* [TO DO] Return all of the lines below exactly as they are.
====== COLLECTED MATERIAL ======
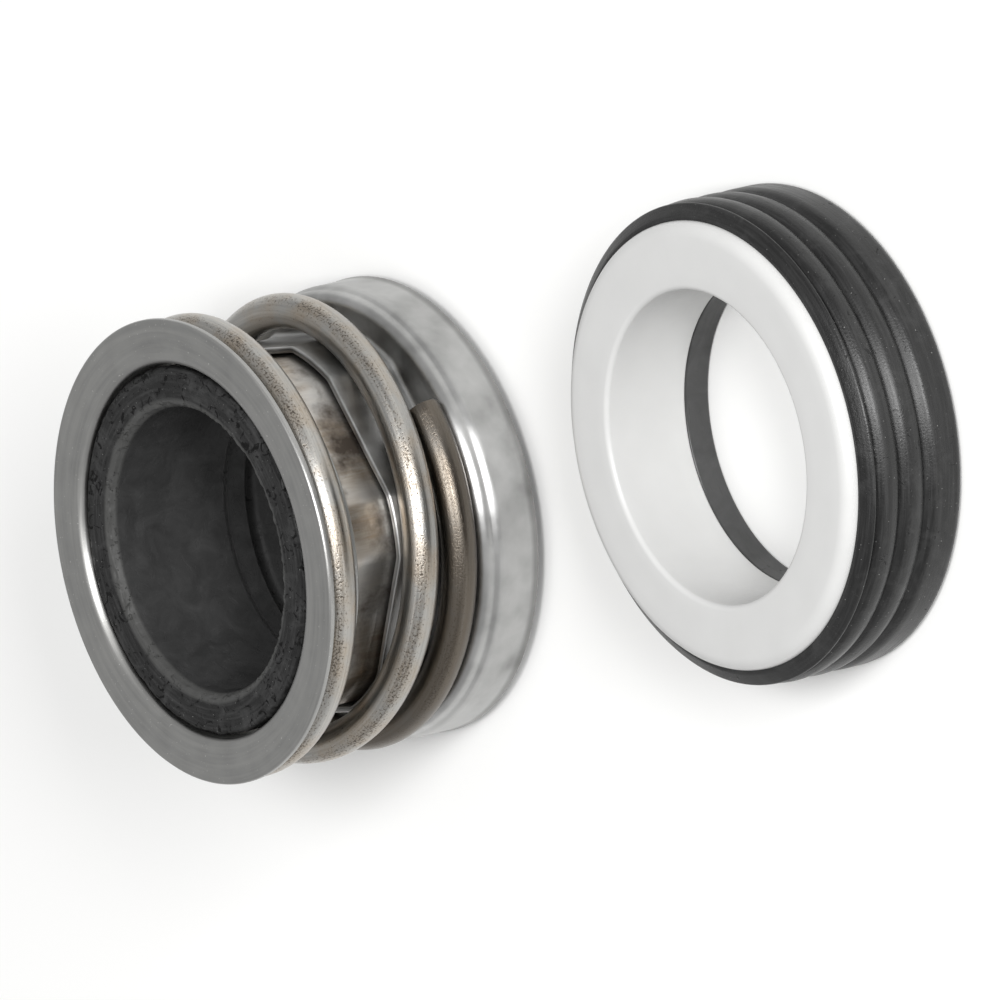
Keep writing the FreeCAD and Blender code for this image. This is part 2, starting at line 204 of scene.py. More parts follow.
def round_the_axis(tree, place, round_scale, along_scale):
    """Coordinates that run round the axis and along it, for marks that follow a drawn or turned wall."""
    parts = add(tree, "ShaderNodeSeparateXYZ", {0: place})
    turn = add(tree, "ShaderNodeMath", {0: parts.outputs["Y"], 1: parts.outputs["X"]}, operation="ARCTAN2")
    flat = add(tree, "ShaderNodeVectorMath", {0: place, 1: (1, 1, 0)}, operation="MULTIPLY")
    radius = add(tree, "ShaderNodeVectorMath", {0: flat}, operation="LENGTH").outputs["Value"]
    together = add(tree, "ShaderNodeCombineXYZ", {0: turn, 1: radius, 2: parts.outputs["Z"]})
    return add(tree, "ShaderNodeMapping", {"Vector": together, "Scale": (round_scale, along_scale, along_scale)})


def stretch_highlights(tree, shader, place, amount):
    """Sheet that was polished as it turned: fine lines round the axis draw each highlight out across them."""
    around = add(tree, "ShaderNodeVectorMath", {0: (0, 0, 1), 1: place}, operation="CROSS_PRODUCT")
    feed(shader, {
        "Anisotropic": amount,
        "Anisotropic Rotation": 0.25,
        "Tangent": add(tree, "ShaderNodeVectorMath", {0: around}, operation="NORMALIZE"),
    })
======
* [ANSWER TO THE TASK]
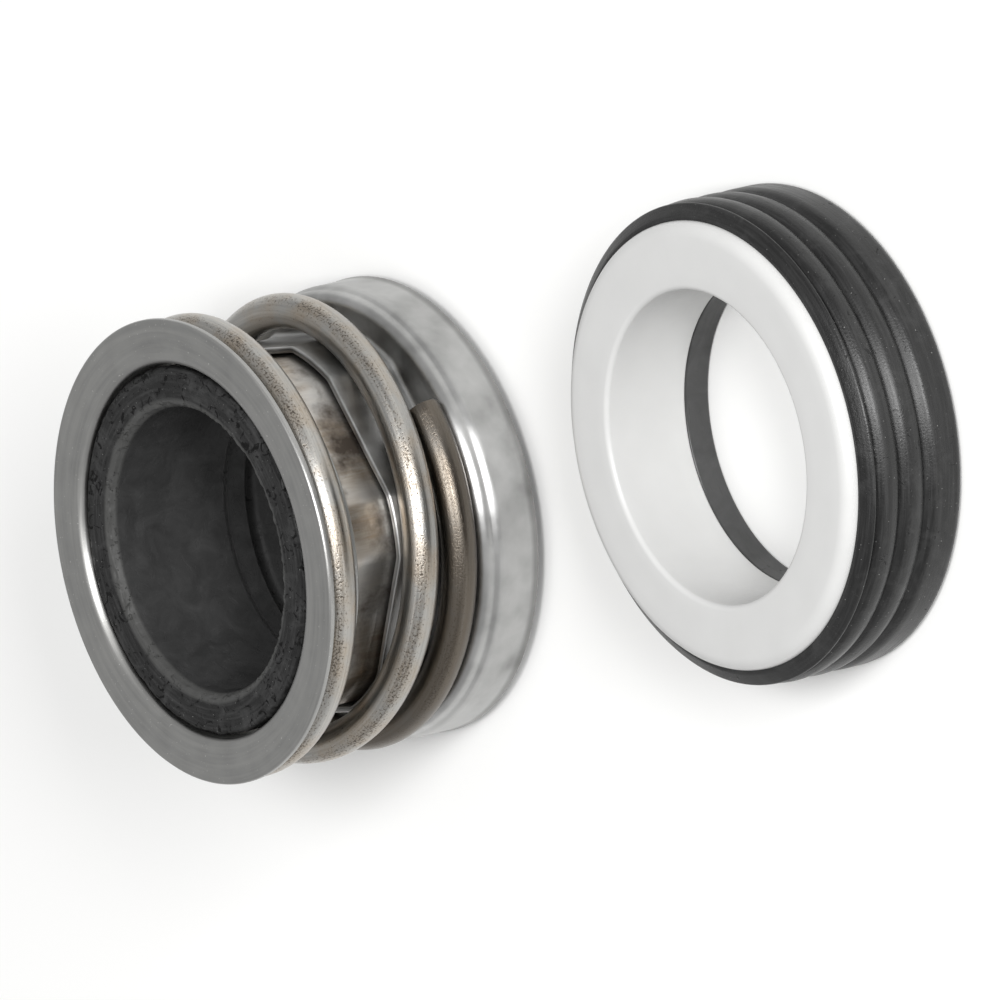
Keep writing the FreeCAD and Blender code for this image. This is part 2, starting at line 204 of scene.py. More parts follow.
def round_the_axis(tree, place, round_scale, along_scale):
    """Coordinates that run round the axis and along it, for marks that follow a drawn or turned wall."""
    parts = add(tree, "ShaderNodeSeparateXYZ", {0: place})
    turn = add(tree, "ShaderNodeMath", {0: parts.outputs["Y"], 1: parts.outputs["X"]}, operation="ARCTAN2")
    flat = add(tree, "ShaderNodeVectorMath", {0: place, 1: (1, 1, 0)}, operation="MULTIPLY")
    radius = add(tree, "ShaderNodeVectorMath", {0: flat}, operation="LENGTH").outputs["Value"]
    together = add(tree, "ShaderNodeCombineXYZ", {0: turn, 1: radius, 2: parts.outputs["Z"]})
    return add(tree, "ShaderNodeMapping", {"Vector": together, "Scale": (round_scale, along_scale, along_scale)})


def stretch_highlights(tree, shader, place, amount):
    """Sheet that was polished as it turned: fine lines round the axis draw each highlight out across them."""
    around = add(tree, "ShaderNodeVectorMath", {0: (0, 0, 1), 1: place}, operation="CROSS_PRODUCT")
    feed(shader, {
        "Anisotropic": amount,
        "Anisotropic Rotation": 0.25,
        "Tangent": add(tree, "ShaderNodeVectorMath", {0: around}, operation="NORMALIZE"),
    })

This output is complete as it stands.